With this in mind, you should aim to have an array with your teleconnection (or a dictionary of teleconnections!) with size n_years*24.

You can use the ESRL NOAA webpage to plot time series of your index (… indices) of choice, and make sure you have processed the data correctly.

Developing the model¶

The model is a simple linear model that relates the teleconnection value at some lag \(l\) with respect to the peak fire month (\(tc_{l}\)) with the number of fire counts for a given cell, \(N_{counts,\,i,j}\)

\[m\cdot tc_{l} + c = N_{counts,\,i,j}\]

You have to split the data into a testing and training set: select a number of years to fit the model, and another one to test the model.
The training will produce estimates of the slope \(m\) and intercept \(c\) for every pixel and time lag \(l\).
There are different ways to select the best lag, but the simplest one could be in terms of the coefficient of determination \(r^2\): just choose the highest!
You should store the per grid cell model parameters, as well as probably the \(r^2\) (why?), and the optimal lag.

You can see an example of how this works on a particular grid cell in the following plot

Model testing¶

The previous plot shows that for a particular grid cell, the model is very succesful in the training phase (open orange circles), but the predictive phase is a bit of a mixed bag, with half the predictions being an important underestimate. However, this is a single cell validation.

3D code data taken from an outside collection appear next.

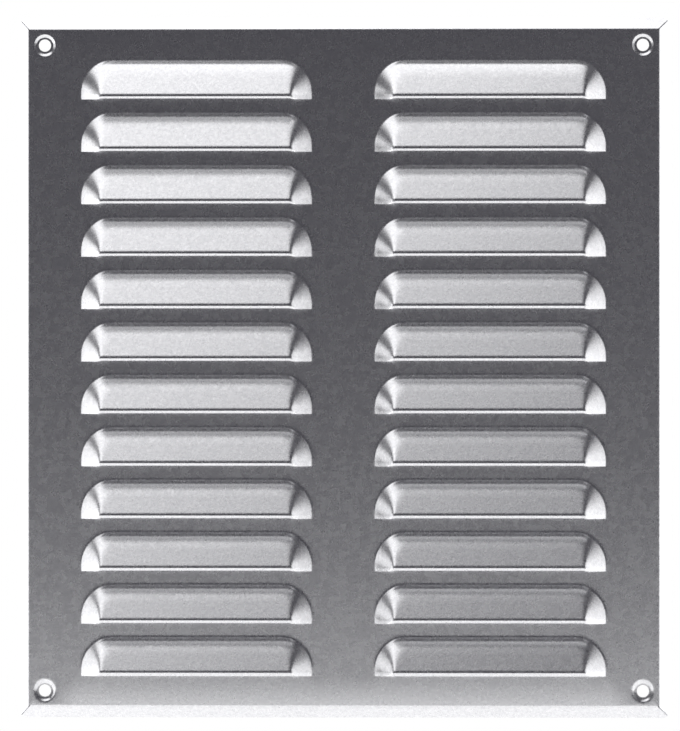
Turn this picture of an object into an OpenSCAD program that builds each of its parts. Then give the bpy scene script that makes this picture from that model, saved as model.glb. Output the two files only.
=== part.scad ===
// Ventilation grille pressed from one sheet of aluminium: rows of hooded louvres
// that open downwards, an edge folded back towards the wall all round, and a
// dished screw seat near each corner.
// The front faces -Y and +Z is up. The origin is the middle of the screw pattern,
// on the back face of the plate.

/* [Sheet] */
// Thickness of the sheet
sheet_t = 1; // [0.8:0.1:1.2]
// Overall width, across the folded edges
overall_w = 243; // [160:1:400]
// Overall height, across the folded edges
overall_h = 260; // [120:1:500]

/* [Folded edge] */
// How far the fold reaches beyond the flat face, seen from the front
fold_run = 4; // [3:0.5:8]
// Angle of the fold behind the face
fold_angle = 45; // [35:1:60]
// Outside radius of the bend along the fold
fold_r = 1.5; // [1.4:0.1:2.5]
// Radius of the rounded tips at the corners
corner_r = 2.5; // [1:0.5:4]
// Width of the open mitre at each corner
mitre_gap = 0.4; // [0.2:0.1:1]

/* [Louvres] */
// Number of columns
columns = 2; // [1:1:4]
// Distance from one louvre to the next one down
row_pitch = 19.5; // [18:0.5:30]
// Height of a louvre, from its lip to the top of its panel
louvre_h = 14.8; // [12:0.1:16]
// How far the lip stands out from the face
louvre_out = 7; // [5:0.5:8]
// Slope of the end walls against the face
end_angle = 40; // [35:1:55]
// Radius of the upper corners, seen from the front
end_r = 12.3; // [10:0.1:13]
// Inside radius of the bend where a louvre leaves the face
root_r = 1.5; // [1:0.1:2]
// Outside radius of the lip that is turned in along the lower edge
lip_r = 1.4; // [1.3:0.1:2]
// Angle that the lip is turned, below square to the face
lip_turn = 70; // [50:5:80]
// Flat left between the columns
column_gap = 23; // [15:1:40]
// Flat left beside the columns
side_margin = 19.5; // [14:0.5:40]
// Least flat left above and below the rows
end_margin = 10; // [6:0.5:30]

/* [Screw seats] */
// Distance of the screw holes in from the outer edges
hole_inset = 10; // [9:0.5:11]
// Diameter of the screw holes
hole_d = 4.6; // [3.5:0.1:5]
// Diameter of the flat ring that a screw head bears on
seat_d = 6.2; // [5.6:0.1:6.5]
// Depth that a seat is pressed into the face
seat_depth = 0.7; // [0.4:0.1:0.9]
// Slope of the side of a seat against the face
seat_angle = 35; // [30:1:45]

/* [Hidden] */
$fn = 64;
// How far a cutting form runs clear of what it cuts
clear = 1;
// Number of flats that make up a bend
bend_steps = 4;

face_w = overall_w - 2 * fold_run;
face_h = overall_h - 2 * fold_run;
fold_depth = fold_run * tan(fold_angle);
hole_dx = overall_w - 2 * hole_inset;
hole_dz = overall_h - 2 * hole_inset;

rows = floor((face_h - 2 * end_margin - louvre_h) / row_pitch) + 1;
field_h = (rows - 1) * row_pitch + louvre_h;
louvre_w = (face_w - 2 * side_margin - (columns - 1) * column_gap) / columns;
column_pitch = louvre_w + column_gap;

// The panel of a louvre slopes out from the face until it touches the lip's circle.
// Side profiles are drawn as [distance out from the face, height above the lip].
lip_centre = [louvre_out - lip_r, lip_r];
panel_span = [lip_centre.x, louvre_h - lip_centre.y];
panel_angle = atan2(panel_span.x, panel_span.y) + asin(lip_r / norm(panel_span));
panel_root = [root_r, louvre_h + root_r * tan(panel_angle / 2)];
end_root = [end_r + root_r * tan(end_angle / 2), root_r];

// Direction of an angle, and the points on an arc from one angle to another
function dir(angle) = [cos(angle), sin(angle)];
function arc(centre, r, from, to) =
    [for (i = [0:bend_steps]) centre + r * dir(from + (to - from) * i / bend_steps)];

// In the modules below, back is how far a form lies behind the outer skin:
// 0 gives the outer skin, and sheet_t the inner one that hollows it out.

// Side profile of the hood: bend at the top, sloping panel and turned lip
module panel_profile(back, floor_out) {
    lip_end = back > 0
        ? [lip_centre + (lip_r + clear) * dir(-lip_turn), [lip_centre.x, -clear], [0, -clear],
           [0, lip_r], [floor_out, lip_r]]
        : [[lip_centre.x, 0], [floor_out, 0]];
    polygon(concat(
        [[floor_out, panel_root.y]],
        arc(panel_root, root_r + back, 180, 180 + panel_angle),
        arc(lip_centre, lip_r - back, panel_angle, -lip_turn),
        lip_end));
}

// Profile of an end wall as [distance from the corner's centre, distance out]
module end_profile(back, floor_out) {
    top_out = louvre_out + clear;
    wall_top = end_r - (top_out + back / cos(end_angle)) / tan(end_angle);
    polygon(concat(
        [[0, floor_out], [end_root.x, floor_out]],
        arc(end_root, root_r + back, 270, 270 - end_angle),
        [[wall_top, top_out], [0, top_out]]));
}

// Upper corner of an end and the straight wall below it, about the corner's centre
module end_form(back, floor_out, drop) {
    rotate([90, 0, 0])
        rotate_extrude(angle = 90)
            end_profile(back, floor_out);
    rotate([180, 0, 0])
        linear_extrude(drop)
            end_profile(back, floor_out);
}

// One hood, with the middle of its lower edge at the origin
module louvre_form(back) {
    floor_out = back > 0 ? -sheet_t - clear : -sheet_t / 2;
    mid_w = louvre_w - 2 * end_r;
    corner_z = louvre_h - end_r;
    intersection() {
        rotate([90, 0, -90])
            linear_extrude(louvre_w + 4 * root_r, center = true)
                panel_profile(back, floor_out);
        union() {
            translate([-mid_w / 2, -louvre_out - clear, -clear])
                cube([mid_w, louvre_out + clear - floor_out, panel_root.y + 2 * clear]);
            for (side = [0, 1])
                mirror([side, 0, 0])
                    translate([mid_w / 2, 0, corner_z])
                        end_form(back, floor_out, corner_z + clear);
        }
    }
}

// Section across the face and its two folds, as [distance from the middle, distance out]
module fold_profile(size, back) {
    bend = [size / 2 - fold_r * tan(fold_angle / 2), -fold_r];
    edge = [size / 2 + fold_run, -fold_depth];
    skin_dir = dir(90 - fold_angle);
    edge_end = back > 0
        ? [edge - back * skin_dir + fold_run * dir(-fold_angle)]
        : [edge, edge - 2 * sheet_t * skin_dir];
    half = concat(arc(bend, fold_r - back, 90, 90 - fold_angle), edge_end);
    polygon(concat([for (i = [len(half) - 1:-1:0]) [-half[i].x, half[i].y]], half));
}

// Face and folds as a solid dish, where the folds across and down meet in mitres
module dish_form(back) {
    intersection() {
        rotate([180, 0, 0])
            linear_extrude(2 * overall_h, center = true)
                fold_profile(face_w, back);
        rotate([180, -90, 0])
            linear_extrude(2 * overall_w, center = true)
                fold_profile(face_h, back);
    }
}

// What is cut from each corner: the open mitre, and the sharp tip outside its round
module corner_cut() {
    depth = fold_depth + 2 * sheet_t + 2 * clear;
    mitre_start = fold_run + fold_r * tan(fold_angle / 2);
    for (sx = [0, 1], sz = [0, 1])
        mirror([sx, 0, 0])
            mirror([0, 0, sz])
                translate([overall_w / 2, -clear, overall_h / 2]) {
                    translate([-mitre_start, 0, -mitre_start])
                        rotate([0, -45, 0])
                            translate([0, 0, -mitre_gap / 2])
                                cube([2 * mitre_start, depth, mitre_gap]);
                    difference() {
                        translate([-corner_r, 0, -corner_r])
                            cube([corner_r + clear, depth, corner_r + clear]);
                        translate([-corner_r, -clear, -corner_r])
                            rotate([-90, 0, 0])
                                cylinder(h = depth + 2 * clear, r = corner_r);
                    }
                }
}

// Pressed seat as a tapered plug that narrows towards the wall
module seat_form(back, top_out) {
    h = seat_depth + back + top_out;
    ring_r = seat_d / 2 + back * tan(seat_angle / 2);
    translate([0, seat_depth + back, 0])
        rotate([90, 0, 0])
            cylinder(h = h, r1 = ring_r, r2 = ring_r + h / tan(seat_angle));
}

module at_screws() {
    for (x = [-hole_dx / 2, hole_dx / 2], z = [-hole_dz / 2, hole_dz / 2])
        translate([x, 0, z])
            children();
}

module at_louvres() {
    for (column = [0:columns - 1], row = [0:rows - 1])
        translate([(column - (columns - 1) / 2) * column_pitch, 0, row * row_pitch - field_h / 2])
            children();
}

module louvre_plate() {
    color("silver")
    translate([0, -sheet_t, 0])
    difference() {
        union() {
            difference() {
                dish_form(0);
                dish_form(sheet_t);
                corner_cut();
            }
            at_louvres() louvre_form(0);
            at_screws() seat_form(sheet_t, -sheet_t / 2);
        }
        at_louvres() louvre_form(sheet_t);
        at_screws() {
            seat_form(0, clear);
            rotate([-90, 0, 0])
                translate([0, 0, -clear])
                    cylinder(h = seat_depth + sheet_t + 2 * clear, d = hole_d);
        }
    }
}

louvre_plate();
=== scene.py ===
import math

import bmesh
import bpy
from mathutils import Matrix


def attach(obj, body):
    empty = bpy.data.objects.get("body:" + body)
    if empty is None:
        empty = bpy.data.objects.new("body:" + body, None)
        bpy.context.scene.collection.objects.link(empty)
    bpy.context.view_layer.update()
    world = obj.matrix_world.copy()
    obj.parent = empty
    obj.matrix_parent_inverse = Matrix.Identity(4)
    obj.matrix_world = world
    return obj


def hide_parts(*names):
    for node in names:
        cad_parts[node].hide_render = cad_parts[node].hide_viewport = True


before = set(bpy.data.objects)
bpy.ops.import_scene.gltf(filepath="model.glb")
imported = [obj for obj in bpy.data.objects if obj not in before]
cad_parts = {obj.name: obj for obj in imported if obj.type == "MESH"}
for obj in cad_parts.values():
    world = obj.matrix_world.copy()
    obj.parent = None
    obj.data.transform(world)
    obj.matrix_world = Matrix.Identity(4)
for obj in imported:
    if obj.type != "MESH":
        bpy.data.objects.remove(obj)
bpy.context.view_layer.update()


# Camera: far off with a long lens and a few degrees to the right of square on, so
# the end walls that face right look wider, and nothing converges.
camera_distance = 8.0
sensor_width = 36
camera_side = math.radians(4.5)
seen_height = 0.2718
camera_data = bpy.data.cameras.new("camera")
camera_data.lens = sensor_width * camera_distance / seen_height
camera_data.shift_x = -0.0050
camera_data.shift_y = 0.0034
camera = bpy.data.objects.new("camera", camera_data)
camera.location = (
    camera_distance * math.sin(camera_side),
    -camera_distance * math.cos(camera_side),
    0,
)
camera.rotation_euler = (math.radians(90), 0, camera_side)
bpy.context.scene.collection.objects.link(camera)
bpy.context.scene.camera = camera
bpy.context.scene.view_settings.view_transform = "Standard"


# Grille: one sheet of aluminium, 1 mm thick, pressed and folded. Each hood is lanced
# along its lower edge and pressed out, so the sheet bends out of the face over the
# top and round both ends, and the free edge is rolled in as a lip.
mm = 0.001
sheet_t = 1.0
grille = bmesh.new()

# Hood: a panel that slopes out of the face, with an end wall round each upper corner.
# It is drawn in millimetres from the middle of its lower edge, as a half that is
# mirrored, and copied to two columns of twelve.
hood_w = 86.5
hood_h = 14.8
hood_out = 7.0
corner_r = 12.3
end_slope = math.radians(40)
root_r = 1.5
lip_r = 1.4
lip_turn = math.radians(70)
corner_x = hood_w / 2 - corner_r
corner_z = hood_h - corner_r
lip_out = hood_out - lip_r
panel_slope = math.atan2(lip_out, hood_h - lip_r) + math.asin(lip_r / math.hypot(lip_out, hood_h - lip_r))
panel_root_z = hood_h + root_r * math.tan(panel_slope / 2)
end_root = corner_r + root_r * math.tan(end_slope / 2)
wall_foot = end_root - root_r * math.sin(end_slope)


def panel_out(height):
    """How far the panel and its rolled lip stand out, by the height above the lower edge."""
    lip_top = lip_r + lip_r * math.sin(panel_slope)
    root_low = panel_root_z - root_r * math.sin(panel_slope)
    if height < lip_top:
        return lip_out + math.sqrt(lip_r ** 2 - (lip_r - height) ** 2)
    if height < root_low:
        return root_r * (1 - math.cos(panel_slope)) + (root_low - height) * math.tan(panel_slope)
    if height < panel_root_z:
        return root_r - math.sqrt(root_r ** 2 - (panel_root_z - height) ** 2)
    return 0.0


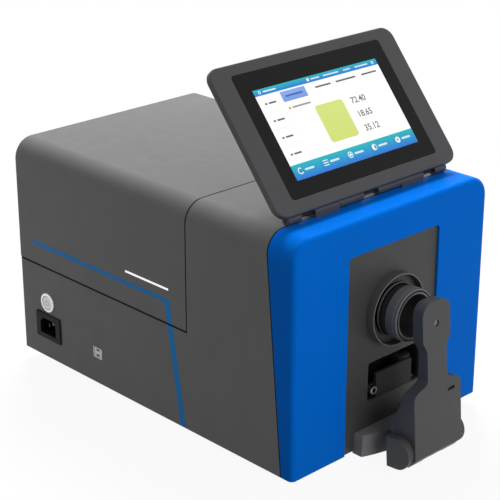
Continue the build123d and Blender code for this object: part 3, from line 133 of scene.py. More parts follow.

You ought to think of how to best validate the model. Scatter plots similar to the one above are useful, but maybe you have other ideas.

A useful test of the robustness of the model in the light of limited data is to use bootstrapping: a fraction of the dataset (e.g. a few years) are left out for testing as you’ve done above, but the procedure is repeated by replacing the training and testing datasets, to give you a distribution of the predictive performance of the model. There is a practical and very readable introduction to bootstrapping here

You may want to pack all the model development, teleconnection gathering and analysis in one top-level function that allows you to quickly repeat the fitting and testing procedure using different sets of years.